## What is expected
Set down each entry from the block beneath, exactly as written.

## Records from a data source
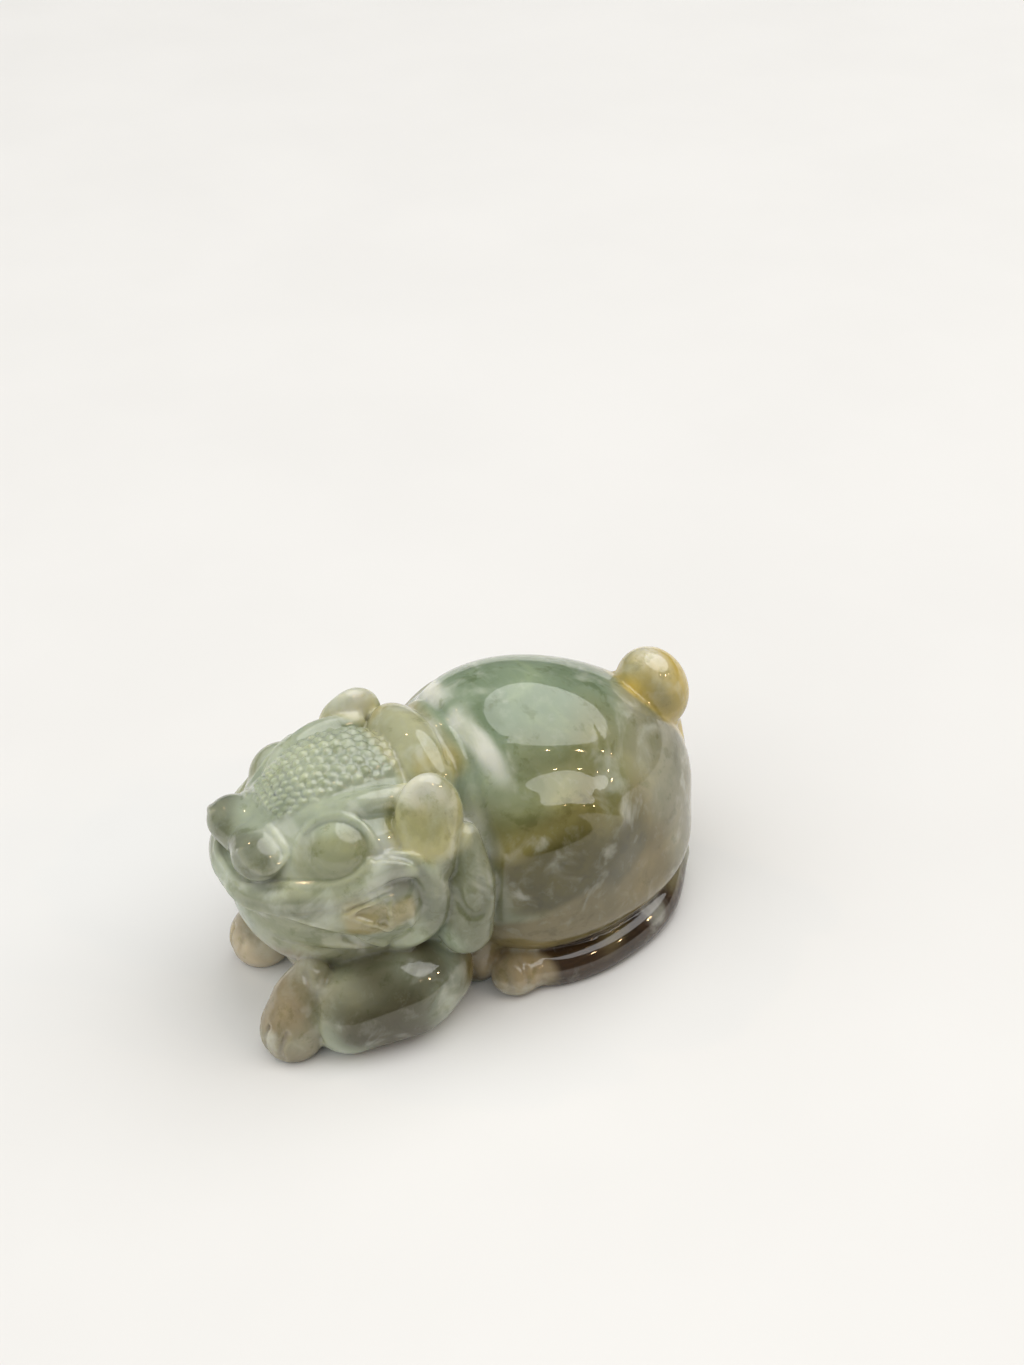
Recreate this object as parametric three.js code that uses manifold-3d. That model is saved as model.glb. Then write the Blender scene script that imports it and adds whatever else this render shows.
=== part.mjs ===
// A small jade carving of a crouching pixiu, cut from one pebble and polished: a round
// barrel body with heavy haunches, a wide-mouthed head with curled jowls, bulging eyes and
// leaf-shaped ears, folded legs under it, and a bobbed tail on the rump.
// Millimetres, +Z up. The origin is on the surface it stands on, under its middle. It
// faces -Y, and +X is its own left side.
import * as THREE from "three";
import { edgeTable, triTable } from "three/addons/objects/MarchingCubes.js";
import Module from "manifold-3d";

// Driving dimensions
const LENGTH = 45; // from the nose to the rump
const WIDTH = 25.7; // across the legs
const HEIGHT = 24.4; // from the standing surface to the top of the back

// The figure is drawn in hundredths of its body and then scaled to the sizes above. These
// are the bounds that it is drawn in.
const FRONT = -56;
const BACK = 62;
const HALF_WIDTH = 33;
const TOP = 60;
const FINEST = 2.25; // facets at the nose
const COARSEST = 3.9; // facets at the rump
const UNDERCUT = 4; // how far the forms run on below the standing surface before it cuts them
const RELAX_STEPS = 8; // rounds of evening out the facets

// Shapes are functions of a point that give the distance from a surface, negative inside.

function ellipsoid(centre, radii, turnDeg = [0, 0, 0]) {
  const turn = new THREE.Euler(...turnDeg.map(THREE.MathUtils.degToRad));
  const inverse = new THREE.Matrix4().makeRotationFromEuler(turn).transpose().elements;
  const [rx, ry, rz] = radii;
  return (x, y, z) => {
    const dx = x - centre[0];
    const dy = y - centre[1];
    const dz = z - centre[2];
    const px = (inverse[0] * dx + inverse[4] * dy + inverse[8] * dz) / rx;
    const py = (inverse[1] * dx + inverse[5] * dy + inverse[9] * dz) / ry;
    const pz = (inverse[2] * dx + inverse[6] * dy + inverse[10] * dz) / rz;
    const near = Math.hypot(px, py, pz);
    const slope = Math.hypot(px / rx, py / ry, pz / rz);
    return slope < 1e-9 ? -Math.min(rx, ry, rz) : (near * (near - 1)) / slope;
  };
}

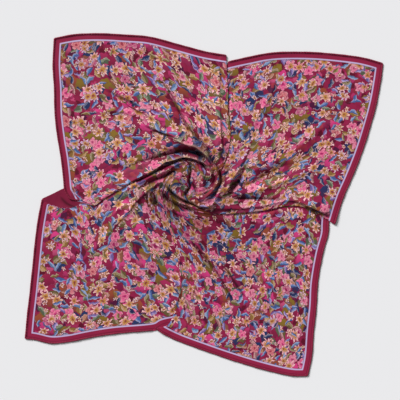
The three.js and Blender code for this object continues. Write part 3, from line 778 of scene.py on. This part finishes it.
def scattered(cloth, spacing, shift, colours, share):
    """Motifs strewn about spacing apart, a share of them kept. Gives the place in the nearest
    one, its turn, a random value of its own, its colour and whether it is kept."""
    moved = cloth.vector("ADD", cloth, (shift, shift * 1.7, 0))
    cell = moved.node("ShaderNodeTexVoronoi", {"voronoi_dimensions": "2D"}, {
        "Vector": moved, "Scale": 1 / spacing, "Randomness": 0.75}, "Position")
    place = moved.node("ShaderNodeSeparateXYZ", {}, {0: moved.vector("SUBTRACT", moved, cell)})
    chance = cell.node("ShaderNodeSeparateColor", sockets={0: cell.also("Color")})
    some = chance.also(2)
    kept = some.within(share, 0.001)
    return place, place.also("Y"), chance, some, chance.also(1).choice(colours), kept


def wave(value):
    """A cosine lifted to run from 0 to 1."""
    return value.math("COSINE", value) * 0.5 + 0.5


def brushed(ground, cloth, grain, spacing, size, shift, colours, share):
    """Loose brushed patches, darker down one side."""
    x, y, _, _, colour, kept = scattered(cloth, spacing, shift, colours, share)
    radius = (x * x + y * y) ** 0.5
    limit = grain * (1.5 * size) + size * 0.3
    dark = colour.mix(dyed(70, 18, 44), (y / size * 0.5 + 0.35).within(0.2, 0.9) * 0.5)
    return ground.mix(dark, radius.within(limit, 1.2) * kept)


def peonies(ground, cloth, spacing, petals, size, shift, colours, share):
    """Full round flowers: two rings of cupped petals, deep towards the heart."""
    x, y, turn, some, colour, kept = scattered(cloth, spacing, shift, colours, share)
    radius = (x * x + y * y) ** 0.5
    angle = (x.math("ARCTAN2", y, x) + turn * (2 * math.pi)) * petals
    full = some * (0.3 * size) + 0.8 * size
    outer, inner = wave(angle), wave(angle + 2.6)
    edge = full * (outer ** 0.5 * 0.3 + 0.7)
    ring = full * (inner ** 0.5 * 0.2 + 0.36)
    lit = colour.mix(dyed(246, 190, 196), (radius / edge) ** 3 * 0.55)
    deep = lit.mix(dyed(132, 24, 70), (1 - outer) ** 3 * 0.6)
    cup = colour.mix(dyed(250, 196, 190), (radius / ring) ** 4 * 0.6)
    cup = cup.mix(dyed(120, 22, 60), (radius / (0.35 * full)).within(0.6, 0.8) * 0.7)
    flower = deep.mix(dyed(120, 22, 60), abs(radius - ring).within(0.5, 0.5) * 0.5)
    flower = flower.mix(cup, radius.within(ring))
    outlined = ground.mix(dyed(84, 14, 44), radius.within(edge + 0.8) * kept * 0.75)
    return outlined.mix(flower, radius.within(edge) * kept)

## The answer
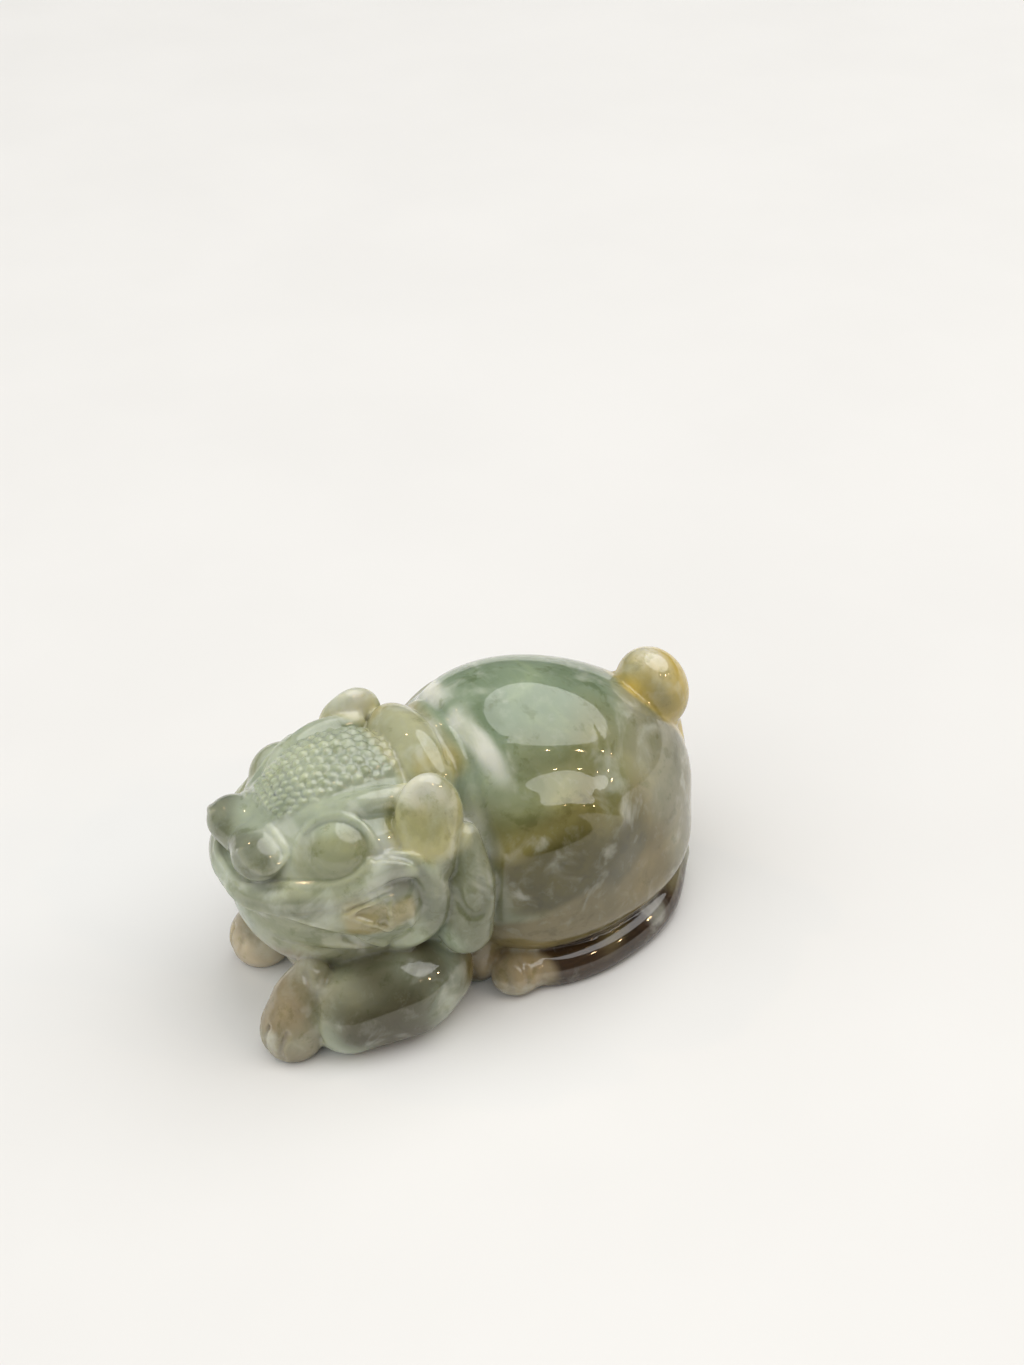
Recreate this object as parametric three.js code that uses manifold-3d. That model is saved as model.glb. Then write the Blender scene script that imports it and adds whatever else this render shows.
=== part.mjs ===
// A small jade carving of a crouching pixiu, cut from one pebble and polished: a round
// barrel body with heavy haunches, a wide-mouthed head with curled jowls, bulging eyes and
// leaf-shaped ears, folded legs under it, and a bobbed tail on the rump.
// Millimetres, +Z up. The origin is on the surface it stands on, under its middle. It
// faces -Y, and +X is its own left side.
import * as THREE from "three";
import { edgeTable, triTable } from "three/addons/objects/MarchingCubes.js";
import Module from "manifold-3d";

// Driving dimensions
const LENGTH = 45; // from the nose to the rump
const WIDTH = 25.7; // across the legs
const HEIGHT = 24.4; // from the standing surface to the top of the back

// The figure is drawn in hundredths of its body and then scaled to the sizes above. These
// are the bounds that it is drawn in.
const FRONT = -56;
const BACK = 62;
const HALF_WIDTH = 33;
const TOP = 60;
const FINEST = 2.25; // facets at the nose
const COARSEST = 3.9; // facets at the rump
const UNDERCUT = 4; // how far the forms run on below the standing surface before it cuts them
const RELAX_STEPS = 8; // rounds of evening out the facets

// Shapes are functions of a point that give the distance from a surface, negative inside.

function ellipsoid(centre, radii, turnDeg = [0, 0, 0]) {
  const turn = new THREE.Euler(...turnDeg.map(THREE.MathUtils.degToRad));
  const inverse = new THREE.Matrix4().makeRotationFromEuler(turn).transpose().elements;
  const [rx, ry, rz] = radii;
  return (x, y, z) => {
    const dx = x - centre[0];
    const dy = y - centre[1];
    const dz = z - centre[2];
    const px = (inverse[0] * dx + inverse[4] * dy + inverse[8] * dz) / rx;
    const py = (inverse[1] * dx + inverse[5] * dy + inverse[9] * dz) / ry;
    const pz = (inverse[2] * dx + inverse[6] * dy + inverse[10] * dz) / rz;
    const near = Math.hypot(px, py, pz);
    const slope = Math.hypot(px / rx, py / ry, pz / rz);
    return slope < 1e-9 ? -Math.min(rx, ry, rz) : (near * (near - 1)) / slope;
  };
}

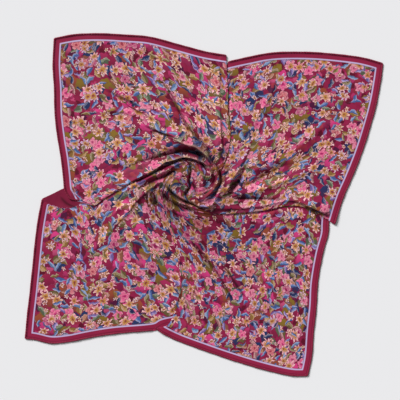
The three.js and Blender code for this object continues. Write part 3, from line 778 of scene.py on. This part finishes it.
def scattered(cloth, spacing, shift, colours, share):
    """Motifs strewn about spacing apart, a share of them kept. Gives the place in the nearest
    one, its turn, a random value of its own, its colour and whether it is kept."""
    moved = cloth.vector("ADD", cloth, (shift, shift * 1.7, 0))
    cell = moved.node("ShaderNodeTexVoronoi", {"voronoi_dimensions": "2D"}, {
        "Vector": moved, "Scale": 1 / spacing, "Randomness": 0.75}, "Position")
    place = moved.node("ShaderNodeSeparateXYZ", {}, {0: moved.vector("SUBTRACT", moved, cell)})
    chance = cell.node("ShaderNodeSeparateColor", sockets={0: cell.also("Color")})
    some = chance.also(2)
    kept = some.within(share, 0.001)
    return place, place.also("Y"), chance, some, chance.also(1).choice(colours), kept


def wave(value):
    """A cosine lifted to run from 0 to 1."""
    return value.math("COSINE", value) * 0.5 + 0.5


def brushed(ground, cloth, grain, spacing, size, shift, colours, share):
    """Loose brushed patches, darker down one side."""
    x, y, _, _, colour, kept = scattered(cloth, spacing, shift, colours, share)
    radius = (x * x + y * y) ** 0.5
    limit = grain * (1.5 * size) + size * 0.3
    dark = colour.mix(dyed(70, 18, 44), (y / size * 0.5 + 0.35).within(0.2, 0.9) * 0.5)
    return ground.mix(dark, radius.within(limit, 1.2) * kept)


def peonies(ground, cloth, spacing, petals, size, shift, colours, share):
    """Full round flowers: two rings of cupped petals, deep towards the heart."""
    x, y, turn, some, colour, kept = scattered(cloth, spacing, shift, colours, share)
    radius = (x * x + y * y) ** 0.5
    angle = (x.math("ARCTAN2", y, x) + turn * (2 * math.pi)) * petals
    full = some * (0.3 * size) + 0.8 * size
    outer, inner = wave(angle), wave(angle + 2.6)
    edge = full * (outer ** 0.5 * 0.3 + 0.7)
    ring = full * (inner ** 0.5 * 0.2 + 0.36)
    lit = colour.mix(dyed(246, 190, 196), (radius / edge) ** 3 * 0.55)
    deep = lit.mix(dyed(132, 24, 70), (1 - outer) ** 3 * 0.6)
    cup = colour.mix(dyed(250, 196, 190), (radius / ring) ** 4 * 0.6)
    cup = cup.mix(dyed(120, 22, 60), (radius / (0.35 * full)).within(0.6, 0.8) * 0.7)
    flower = deep.mix(dyed(120, 22, 60), abs(radius - ring).within(0.5, 0.5) * 0.5)
    flower = flower.mix(cup, radius.within(ring))
    outlined = ground.mix(dyed(84, 14, 44), radius.within(edge + 0.8) * kept * 0.75)
    return outlined.mix(flower, radius.within(edge) * kept)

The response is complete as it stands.